Everything in the listing should be restated word for word.

::::

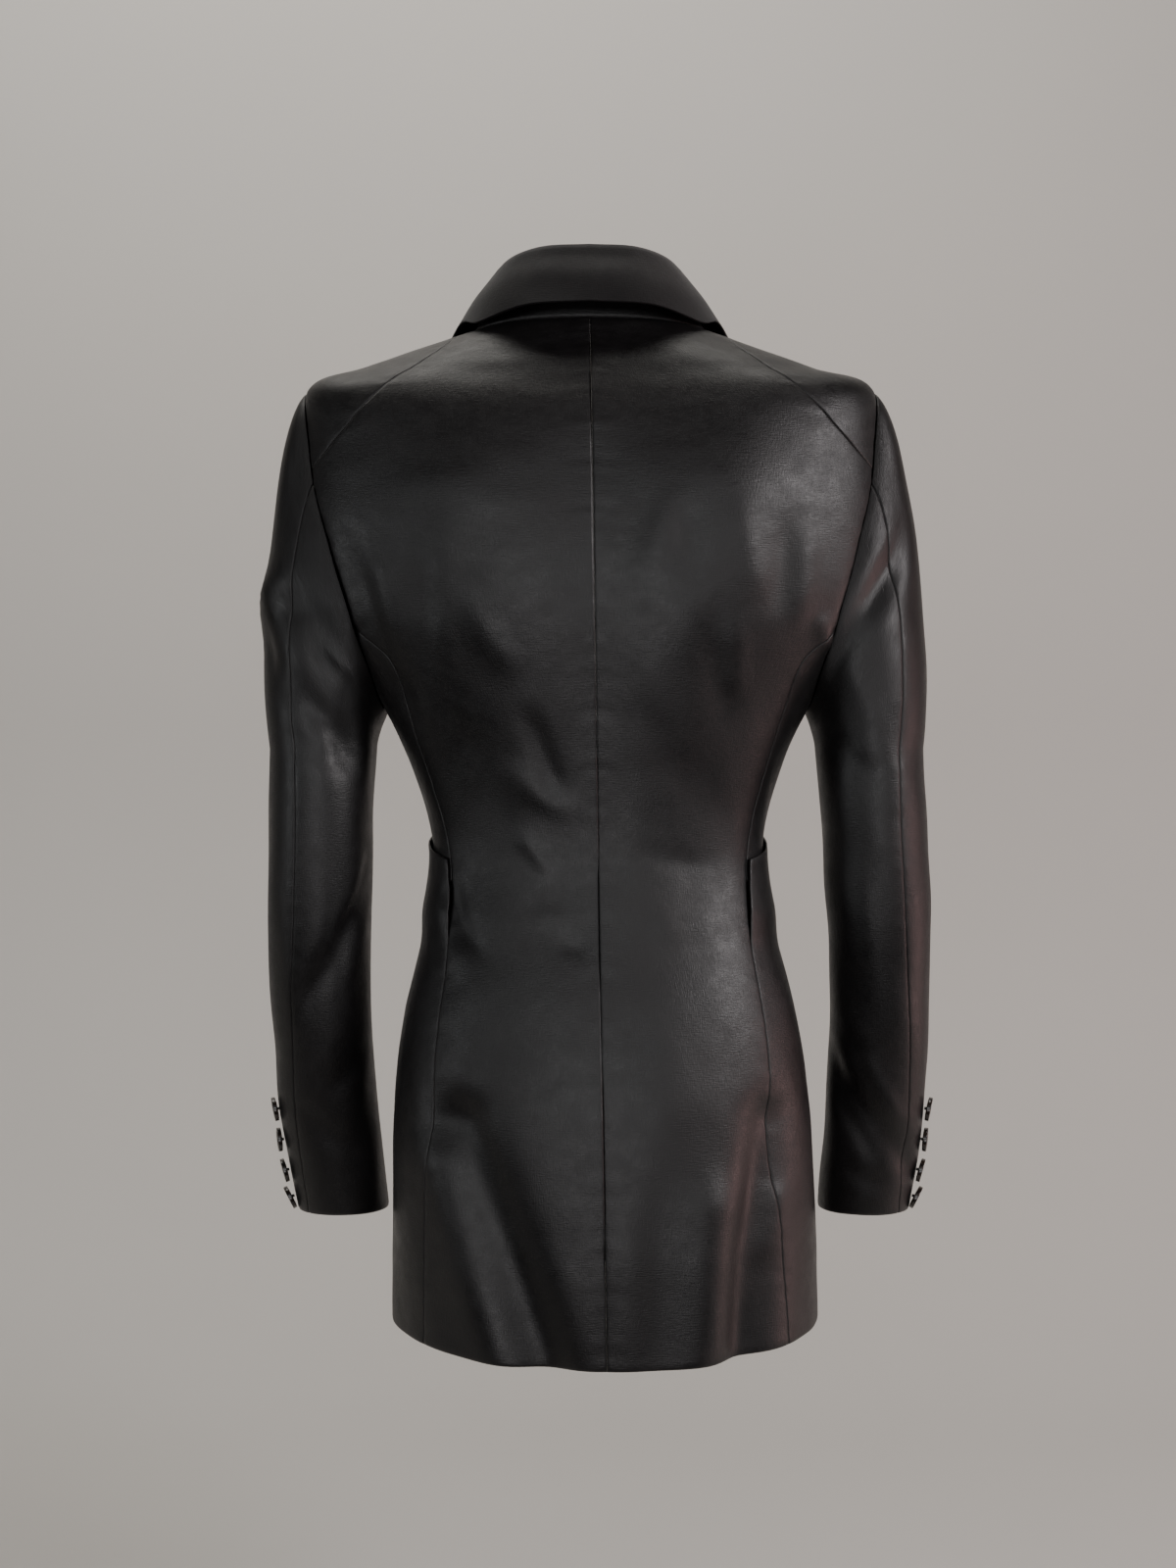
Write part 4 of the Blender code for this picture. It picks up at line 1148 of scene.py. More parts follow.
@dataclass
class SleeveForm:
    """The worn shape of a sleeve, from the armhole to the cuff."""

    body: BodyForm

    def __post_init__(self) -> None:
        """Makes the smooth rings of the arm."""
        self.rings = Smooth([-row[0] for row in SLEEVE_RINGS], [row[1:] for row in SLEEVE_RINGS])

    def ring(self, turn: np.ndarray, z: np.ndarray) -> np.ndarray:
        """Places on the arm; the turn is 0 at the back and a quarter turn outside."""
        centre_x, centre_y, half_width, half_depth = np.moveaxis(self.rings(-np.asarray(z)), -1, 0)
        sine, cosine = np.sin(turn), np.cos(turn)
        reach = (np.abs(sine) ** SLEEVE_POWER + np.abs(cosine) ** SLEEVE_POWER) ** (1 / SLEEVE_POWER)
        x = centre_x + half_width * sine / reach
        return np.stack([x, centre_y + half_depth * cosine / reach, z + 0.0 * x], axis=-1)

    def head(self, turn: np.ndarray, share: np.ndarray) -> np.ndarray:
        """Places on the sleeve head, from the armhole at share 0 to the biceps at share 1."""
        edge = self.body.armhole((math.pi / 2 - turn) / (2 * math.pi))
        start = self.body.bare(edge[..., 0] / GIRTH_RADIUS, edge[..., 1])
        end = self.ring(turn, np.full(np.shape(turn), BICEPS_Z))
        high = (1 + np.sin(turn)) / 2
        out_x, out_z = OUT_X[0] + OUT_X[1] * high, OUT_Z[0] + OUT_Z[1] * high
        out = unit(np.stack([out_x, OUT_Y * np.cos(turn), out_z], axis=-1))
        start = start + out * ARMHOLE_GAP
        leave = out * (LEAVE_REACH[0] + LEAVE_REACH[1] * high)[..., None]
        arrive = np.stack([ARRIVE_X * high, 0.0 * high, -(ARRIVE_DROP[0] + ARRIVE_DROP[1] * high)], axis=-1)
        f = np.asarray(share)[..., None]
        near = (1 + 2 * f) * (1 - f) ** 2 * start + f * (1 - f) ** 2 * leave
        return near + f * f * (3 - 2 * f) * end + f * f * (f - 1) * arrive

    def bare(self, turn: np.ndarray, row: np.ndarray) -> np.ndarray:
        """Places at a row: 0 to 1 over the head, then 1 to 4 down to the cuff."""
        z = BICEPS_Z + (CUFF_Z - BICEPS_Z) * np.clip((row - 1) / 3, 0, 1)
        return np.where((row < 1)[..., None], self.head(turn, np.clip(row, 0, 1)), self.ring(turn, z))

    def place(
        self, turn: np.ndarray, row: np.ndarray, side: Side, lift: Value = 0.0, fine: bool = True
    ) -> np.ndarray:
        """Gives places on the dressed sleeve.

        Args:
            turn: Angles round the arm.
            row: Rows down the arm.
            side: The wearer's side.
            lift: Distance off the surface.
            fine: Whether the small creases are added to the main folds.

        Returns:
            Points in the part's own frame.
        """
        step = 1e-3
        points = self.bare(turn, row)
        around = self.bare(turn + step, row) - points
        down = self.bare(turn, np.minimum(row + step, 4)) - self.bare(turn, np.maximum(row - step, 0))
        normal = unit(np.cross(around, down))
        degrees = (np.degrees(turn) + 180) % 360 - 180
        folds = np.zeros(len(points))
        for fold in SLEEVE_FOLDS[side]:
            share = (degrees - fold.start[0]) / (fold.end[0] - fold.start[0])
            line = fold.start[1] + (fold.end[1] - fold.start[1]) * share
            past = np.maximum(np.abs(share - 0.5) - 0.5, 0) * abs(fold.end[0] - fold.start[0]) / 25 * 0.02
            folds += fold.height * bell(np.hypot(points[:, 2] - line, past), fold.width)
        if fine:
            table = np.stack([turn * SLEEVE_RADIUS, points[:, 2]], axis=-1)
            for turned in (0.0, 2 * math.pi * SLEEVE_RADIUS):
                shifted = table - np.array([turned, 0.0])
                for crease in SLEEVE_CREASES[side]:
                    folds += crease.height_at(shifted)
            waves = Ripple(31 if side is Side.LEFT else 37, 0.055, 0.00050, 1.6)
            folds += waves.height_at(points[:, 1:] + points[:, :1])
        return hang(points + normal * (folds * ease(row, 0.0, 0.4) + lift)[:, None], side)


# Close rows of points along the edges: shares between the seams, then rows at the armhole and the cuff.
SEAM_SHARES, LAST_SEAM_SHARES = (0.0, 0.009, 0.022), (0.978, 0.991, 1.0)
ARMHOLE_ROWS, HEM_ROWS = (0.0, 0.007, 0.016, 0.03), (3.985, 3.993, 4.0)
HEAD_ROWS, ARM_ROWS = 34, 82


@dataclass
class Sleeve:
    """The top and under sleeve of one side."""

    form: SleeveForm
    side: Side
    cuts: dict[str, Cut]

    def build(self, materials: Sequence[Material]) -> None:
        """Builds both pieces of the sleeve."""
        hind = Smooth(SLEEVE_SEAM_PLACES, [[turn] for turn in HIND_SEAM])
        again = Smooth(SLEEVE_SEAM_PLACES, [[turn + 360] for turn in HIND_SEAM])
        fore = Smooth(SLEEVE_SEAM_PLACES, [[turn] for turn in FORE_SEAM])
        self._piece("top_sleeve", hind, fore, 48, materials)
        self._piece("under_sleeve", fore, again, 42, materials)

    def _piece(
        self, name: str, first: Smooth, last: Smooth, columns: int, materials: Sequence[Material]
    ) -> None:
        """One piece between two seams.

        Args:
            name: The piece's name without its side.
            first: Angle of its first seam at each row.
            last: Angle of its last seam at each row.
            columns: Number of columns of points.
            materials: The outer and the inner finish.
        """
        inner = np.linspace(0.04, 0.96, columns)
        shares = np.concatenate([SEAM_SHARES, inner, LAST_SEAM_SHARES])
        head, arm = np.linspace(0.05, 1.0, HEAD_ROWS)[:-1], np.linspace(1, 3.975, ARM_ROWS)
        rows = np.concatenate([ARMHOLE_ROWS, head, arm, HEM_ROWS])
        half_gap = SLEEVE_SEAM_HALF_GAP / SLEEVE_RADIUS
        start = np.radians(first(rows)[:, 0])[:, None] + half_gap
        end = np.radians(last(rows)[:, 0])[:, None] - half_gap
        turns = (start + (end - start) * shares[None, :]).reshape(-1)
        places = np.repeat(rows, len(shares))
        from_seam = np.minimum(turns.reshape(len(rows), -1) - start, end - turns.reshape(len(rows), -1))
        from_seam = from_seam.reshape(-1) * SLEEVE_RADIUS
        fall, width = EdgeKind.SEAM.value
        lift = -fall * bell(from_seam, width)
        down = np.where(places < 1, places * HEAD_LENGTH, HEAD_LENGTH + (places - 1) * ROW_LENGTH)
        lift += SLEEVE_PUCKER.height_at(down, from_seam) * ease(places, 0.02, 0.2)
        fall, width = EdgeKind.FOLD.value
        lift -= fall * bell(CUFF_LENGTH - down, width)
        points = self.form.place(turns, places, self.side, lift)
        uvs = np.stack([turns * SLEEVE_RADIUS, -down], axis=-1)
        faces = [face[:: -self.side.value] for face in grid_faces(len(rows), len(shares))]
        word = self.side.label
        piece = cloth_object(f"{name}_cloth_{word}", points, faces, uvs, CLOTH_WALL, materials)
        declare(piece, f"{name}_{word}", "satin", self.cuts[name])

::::

**REPLY TO THE EXERCISE**.
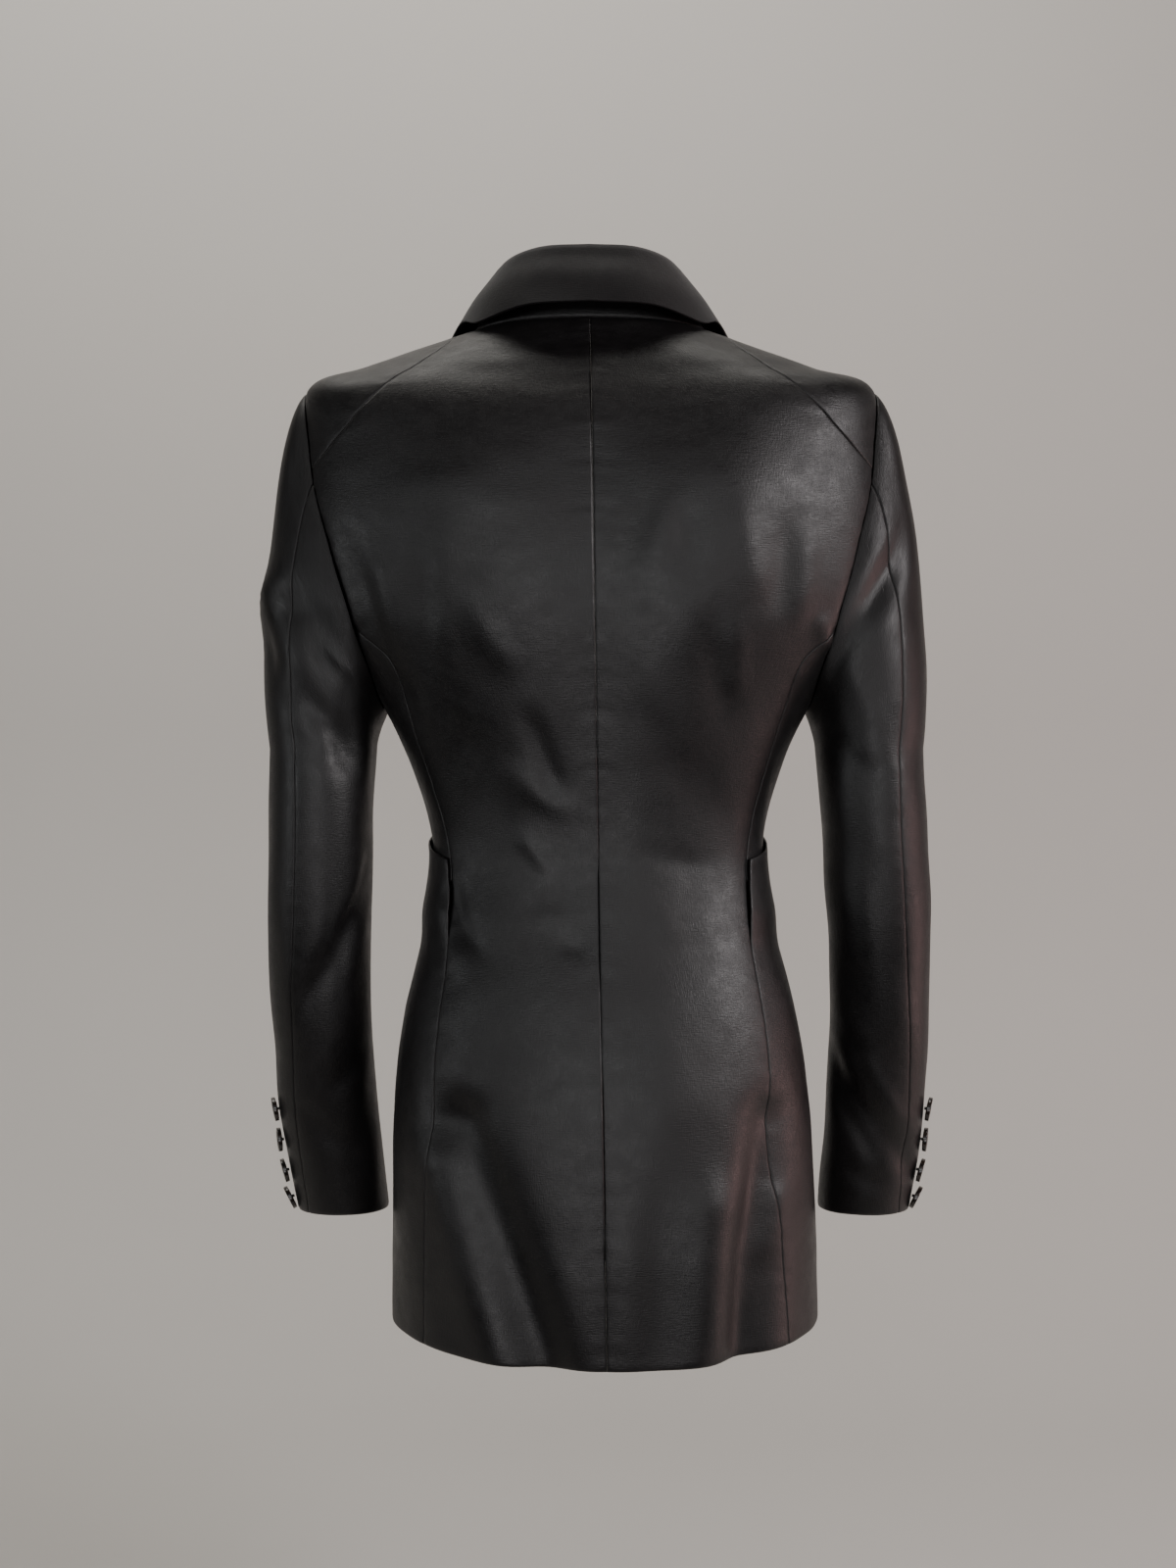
Write part 4 of the Blender code for this picture. It picks up at line 1148 of scene.py. More parts follow.
@dataclass
class SleeveForm:
    """The worn shape of a sleeve, from the armhole to the cuff."""

    body: BodyForm

    def __post_init__(self) -> None:
        """Makes the smooth rings of the arm."""
        self.rings = Smooth([-row[0] for row in SLEEVE_RINGS], [row[1:] for row in SLEEVE_RINGS])

    def ring(self, turn: np.ndarray, z: np.ndarray) -> np.ndarray:
        """Places on the arm; the turn is 0 at the back and a quarter turn outside."""
        centre_x, centre_y, half_width, half_depth = np.moveaxis(self.rings(-np.asarray(z)), -1, 0)
        sine, cosine = np.sin(turn), np.cos(turn)
        reach = (np.abs(sine) ** SLEEVE_POWER + np.abs(cosine) ** SLEEVE_POWER) ** (1 / SLEEVE_POWER)
        x = centre_x + half_width * sine / reach
        return np.stack([x, centre_y + half_depth * cosine / reach, z + 0.0 * x], axis=-1)

    def head(self, turn: np.ndarray, share: np.ndarray) -> np.ndarray:
        """Places on the sleeve head, from the armhole at share 0 to the biceps at share 1."""
        edge = self.body.armhole((math.pi / 2 - turn) / (2 * math.pi))
        start = self.body.bare(edge[..., 0] / GIRTH_RADIUS, edge[..., 1])
        end = self.ring(turn, np.full(np.shape(turn), BICEPS_Z))
        high = (1 + np.sin(turn)) / 2
        out_x, out_z = OUT_X[0] + OUT_X[1] * high, OUT_Z[0] + OUT_Z[1] * high
        out = unit(np.stack([out_x, OUT_Y * np.cos(turn), out_z], axis=-1))
        start = start + out * ARMHOLE_GAP
        leave = out * (LEAVE_REACH[0] + LEAVE_REACH[1] * high)[..., None]
        arrive = np.stack([ARRIVE_X * high, 0.0 * high, -(ARRIVE_DROP[0] + ARRIVE_DROP[1] * high)], axis=-1)
        f = np.asarray(share)[..., None]
        near = (1 + 2 * f) * (1 - f) ** 2 * start + f * (1 - f) ** 2 * leave
        return near + f * f * (3 - 2 * f) * end + f * f * (f - 1) * arrive

    def bare(self, turn: np.ndarray, row: np.ndarray) -> np.ndarray:
        """Places at a row: 0 to 1 over the head, then 1 to 4 down to the cuff."""
        z = BICEPS_Z + (CUFF_Z - BICEPS_Z) * np.clip((row - 1) / 3, 0, 1)
        return np.where((row < 1)[..., None], self.head(turn, np.clip(row, 0, 1)), self.ring(turn, z))

    def place(
        self, turn: np.ndarray, row: np.ndarray, side: Side, lift: Value = 0.0, fine: bool = True
    ) -> np.ndarray:
        """Gives places on the dressed sleeve.

        Args:
            turn: Angles round the arm.
            row: Rows down the arm.
            side: The wearer's side.
            lift: Distance off the surface.
            fine: Whether the small creases are added to the main folds.

        Returns:
            Points in the part's own frame.
        """
        step = 1e-3
        points = self.bare(turn, row)
        around = self.bare(turn + step, row) - points
        down = self.bare(turn, np.minimum(row + step, 4)) - self.bare(turn, np.maximum(row - step, 0))
        normal = unit(np.cross(around, down))
        degrees = (np.degrees(turn) + 180) % 360 - 180
        folds = np.zeros(len(points))
        for fold in SLEEVE_FOLDS[side]:
            share = (degrees - fold.start[0]) / (fold.end[0] - fold.start[0])
            line = fold.start[1] + (fold.end[1] - fold.start[1]) * share
            past = np.maximum(np.abs(share - 0.5) - 0.5, 0) * abs(fold.end[0] - fold.start[0]) / 25 * 0.02
            folds += fold.height * bell(np.hypot(points[:, 2] - line, past), fold.width)
        if fine:
            table = np.stack([turn * SLEEVE_RADIUS, points[:, 2]], axis=-1)
            for turned in (0.0, 2 * math.pi * SLEEVE_RADIUS):
                shifted = table - np.array([turned, 0.0])
                for crease in SLEEVE_CREASES[side]:
                    folds += crease.height_at(shifted)
            waves = Ripple(31 if side is Side.LEFT else 37, 0.055, 0.00050, 1.6)
            folds += waves.height_at(points[:, 1:] + points[:, :1])
        return hang(points + normal * (folds * ease(row, 0.0, 0.4) + lift)[:, None], side)


# Close rows of points along the edges: shares between the seams, then rows at the armhole and the cuff.
SEAM_SHARES, LAST_SEAM_SHARES = (0.0, 0.009, 0.022), (0.978, 0.991, 1.0)
ARMHOLE_ROWS, HEM_ROWS = (0.0, 0.007, 0.016, 0.03), (3.985, 3.993, 4.0)
HEAD_ROWS, ARM_ROWS = 34, 82


@dataclass
class Sleeve:
    """The top and under sleeve of one side."""

    form: SleeveForm
    side: Side
    cuts: dict[str, Cut]

    def build(self, materials: Sequence[Material]) -> None:
        """Builds both pieces of the sleeve."""
        hind = Smooth(SLEEVE_SEAM_PLACES, [[turn] for turn in HIND_SEAM])
        again = Smooth(SLEEVE_SEAM_PLACES, [[turn + 360] for turn in HIND_SEAM])
        fore = Smooth(SLEEVE_SEAM_PLACES, [[turn] for turn in FORE_SEAM])
        self._piece("top_sleeve", hind, fore, 48, materials)
        self._piece("under_sleeve", fore, again, 42, materials)

    def _piece(
        self, name: str, first: Smooth, last: Smooth, columns: int, materials: Sequence[Material]
    ) -> None:
        """One piece between two seams.

        Args:
            name: The piece's name without its side.
            first: Angle of its first seam at each row.
            last: Angle of its last seam at each row.
            columns: Number of columns of points.
            materials: The outer and the inner finish.
        """
        inner = np.linspace(0.04, 0.96, columns)
        shares = np.concatenate([SEAM_SHARES, inner, LAST_SEAM_SHARES])
        head, arm = np.linspace(0.05, 1.0, HEAD_ROWS)[:-1], np.linspace(1, 3.975, ARM_ROWS)
        rows = np.concatenate([ARMHOLE_ROWS, head, arm, HEM_ROWS])
        half_gap = SLEEVE_SEAM_HALF_GAP / SLEEVE_RADIUS
        start = np.radians(first(rows)[:, 0])[:, None] + half_gap
        end = np.radians(last(rows)[:, 0])[:, None] - half_gap
        turns = (start + (end - start) * shares[None, :]).reshape(-1)
        places = np.repeat(rows, len(shares))
        from_seam = np.minimum(turns.reshape(len(rows), -1) - start, end - turns.reshape(len(rows), -1))
        from_seam = from_seam.reshape(-1) * SLEEVE_RADIUS
        fall, width = EdgeKind.SEAM.value
        lift = -fall * bell(from_seam, width)
        down = np.where(places < 1, places * HEAD_LENGTH, HEAD_LENGTH + (places - 1) * ROW_LENGTH)
        lift += SLEEVE_PUCKER.height_at(down, from_seam) * ease(places, 0.02, 0.2)
        fall, width = EdgeKind.FOLD.value
        lift -= fall * bell(CUFF_LENGTH - down, width)
        points = self.form.place(turns, places, self.side, lift)
        uvs = np.stack([turns * SLEEVE_RADIUS, -down], axis=-1)
        faces = [face[:: -self.side.value] for face in grid_faces(len(rows), len(shares))]
        word = self.side.label
        piece = cloth_object(f"{name}_cloth_{word}", points, faces, uvs, CLOTH_WALL, materials)
        declare(piece, f"{name}_{word}", "satin", self.cuts[name])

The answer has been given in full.